Tea in Britain is traditionally brewed in a china teapot, adding one spoonful of tea per person and one for the pot. Great importance is attached to the use of freshly boiled water, which is poured onto the leaves and then the tea is left to 'brew' for a few minutes. Most people in Britain prefer a rich, strong cup of tea with milk, and sugar is sometimes added to taste.

 

7. Why Do the British Like Going to the Pub?

One of the main attractions of the pub for all regular pubgoers is that it offers good company in friendly surroundings. Where else can you appear as a complete stranger and at once be able to join in a conversation with a di­verse group of people? Often the style of the pub and its locality will dictate the kind of clientele you can expect to find there. Village pubs with their country furnishings attract not only local folk but city dwellers out for a drive, hikers fresh from a long day's walk and pensioners enjoying a pub lunch. City pubs tend to have a more mixed clientele - businessmen and women discussing the latest deal, theatregoers or groups of friends enjoying a drink together before going off to a restaurant or nightclub.

Good conversation and good beer are two essential items provided by the pub. The drinking of beer in a public house is not compulsory, but as any pub­lican will tell you, beer remains the perfect drink for the pub — it comes in large measures (one pint glasses) so that just one drink provides plenty of conversation time!
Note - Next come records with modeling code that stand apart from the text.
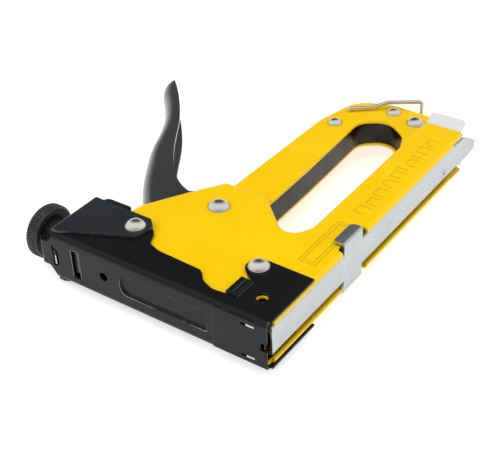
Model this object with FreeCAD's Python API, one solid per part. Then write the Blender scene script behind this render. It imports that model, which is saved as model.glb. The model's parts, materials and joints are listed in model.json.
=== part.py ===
import FreeCAD, Part
import math
import os

# Hand-operated staple gun, lying on its right side.
# Tool frame used while modelling, in millimetres:
#   x  from the nose face (low) to the tail (high)
#   y  from the staple exit (low) to the force knob (high)
#   z  out of the left side, with the middle plane of the tool at z = 0
# Everything is moved at the end so that the origin is the bottom centre of the whole box.

Vec = FreeCAD.Vector
X_AXIS = Vec(1, 0, 0)
Y_AXIS = Vec(0, 1, 0)
Z_AXIS = Vec(0, 0, 1)

# ---- driving dimensions -------------------------------------------------
sheet = 1.1              # casing sheet thickness
edge_round = 2.0         # rounded outer edges of the pressed casings
body_half = 10.4         # half width over the body and the magazine
grip_half = 6.7          # half width over the grip
casing_bottom = -0.6     # lower edge of the casings
sill = 19.4              # lower edge of the finger opening
rear_end = 162.0         # rear edge of the magazine box

cover_sheet = 1.0        # nose cover
cover_face = -1.6        # x of the nose cover's front face
cover_half = 11.6
cover_top = 107.0
cover_bend = 2.5
groove_depth = 1.0
roll_r = 2.4
roll_half = 5.8

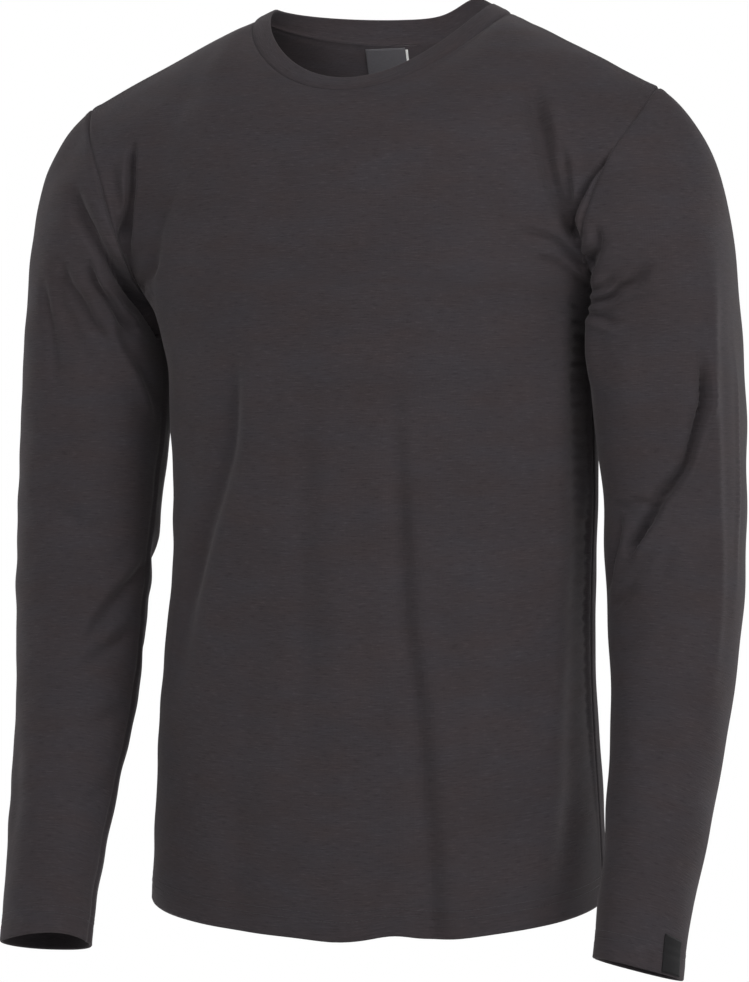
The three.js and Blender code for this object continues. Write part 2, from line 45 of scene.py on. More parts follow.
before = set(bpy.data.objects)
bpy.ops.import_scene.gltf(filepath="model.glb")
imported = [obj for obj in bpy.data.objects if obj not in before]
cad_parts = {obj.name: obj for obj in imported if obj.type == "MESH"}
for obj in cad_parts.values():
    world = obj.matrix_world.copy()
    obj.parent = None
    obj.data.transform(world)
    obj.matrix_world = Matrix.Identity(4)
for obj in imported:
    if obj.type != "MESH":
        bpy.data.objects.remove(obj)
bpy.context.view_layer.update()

MM = 0.001


# The form, in millimetres


def table(names, *rows):
    """A table with named columns."""
    return dict(zip(names.split(), np.array(rows, float).T))


def read(rows, name, at, key="z"):
    """One column of a table at any place, by a smooth curve through its rows."""
    xs, ys = rows[key], rows[name]
    if xs[0] > xs[-1]:
        xs, ys = xs[::-1], ys[::-1]
    count = np.arange(len(xs))
    before, after = np.maximum(count - 1, 0), np.minimum(count + 1, len(xs) - 1)
    slope = (ys[after] - ys[before]) / (xs[after] - xs[before])
    at = np.clip(at, xs[0], xs[-1])
    i = np.clip(np.searchsorted(xs, at, "right") - 1, 0, len(xs) - 2)
    span = xs[i + 1] - xs[i]
    t = (at - xs[i]) / span
    r = 1 - t
    return (
        (1 + 2 * t) * r * r * ys[i]
        + t * r * r * span * slope[i]
        + t * t * (3 - 2 * t) * ys[i + 1]
        - t * t * r * span * slope[i + 1]
    )


def spots(x, y, z):
    """Points from their coordinates, which may be arrays or numbers."""
    return np.stack(np.broadcast_arrays(x, y, z), -1).astype(float)


def unit(v):
    return v / np.maximum(np.linalg.norm(v, axis=-1, keepdims=True), 1e-9)


def power(value, exponent):
    return np.sign(value) * np.abs(value) ** exponent


def smooth_step(value):
    t = np.clip(value, 0, 1)
    return t * t * (3 - 2 * t)


UNDERARM_Z, HEM_Z = -218.0, -706.0
HEM_SIDE_RISE, HEM_CURVE = 22.0, 1.3
TORSO = table(
    "z half front back square lean shift",
    (-190, 194, 118, 110, 2.4, 0, 0),
    (-218, 183, 118, 109, 2.4, 0, 0),
    (-250, 170, 117, 106, 2.4, 1, 1),
    (-300, 168, 115, 101, 2.4, 3, 3),
    (-380, 167, 110, 96, 2.4, 5, 5),
    (-440, 167, 108, 95, 2.4, 5, 3),
    (-500, 170, 109, 98, 2.4, 2, 0.5),
    (-560, 173, 111, 103, 2.4, 0, 0.5),
    (-620, 176.5, 112, 107, 2.4, 0, 1),
    (-706, 180, 113, 110, 2.4, 0, 1),
)

NECK_TILT, NECK_CURVE, NECK_SHARE = 0.02, 1.5, 0.5
NECK_SEAM = dict(half=103, front=88, back=68, side_y=16, side_z=-2, front_z=-71, back_z=-18)
BAND_TOP = dict(half=88, front=78, back=66, side_y=17, side_z=6, front_z=-60, back_z=2)

# The armhole, by degrees from the shoulder tip round the front to the underarm and the back.
ARMHOLE = table(
    "at x y z",
    (0, 228, -22, -70),
    (35, 220, -52, -93),
    (70, 203, -76, -125),
    (110, 184, -80, -178),
    (145, 182, -50, -209),
    (180, 183, -4, -218),
    (215, 182, 36, -206),
    (250, 185, 54, -170),
    (285, 196, 48, -128),
    (320, 216, 20, -92),
)
ARMHOLE_LOOP = {
    name: np.concatenate(
        [column[-2:] - 360 * (name == "at"), column, column[:2] + 360 * (name == "at")]
    )
    for name, column in ARMHOLE.items()
}

SHOULDER_BOW, SHOULDER_SLOPE = 1.0, 6.0
NECK_SLOPE = {-1: 52.0, 1: 62.0}
NECK_SLOPE_FADE = 1.2
YOKE_START, YOKE_END, EDGE_FROM = 0.42, 0.36, 0.35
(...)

Many pubs also serve food, from snacks to full meals.

Other attractions offered by city and country pubs alike include a game of darts (short, weighted steel darts are thrown at a circular dartboard num­bered in sections) and snooker, a game similar to billiards.

Each pub has its own name which can refer to historical events, land­marks, animals, many with their origins in heraldry - The White Hart, the Nag's Head, the Black Bull, and the Bear to name but a few!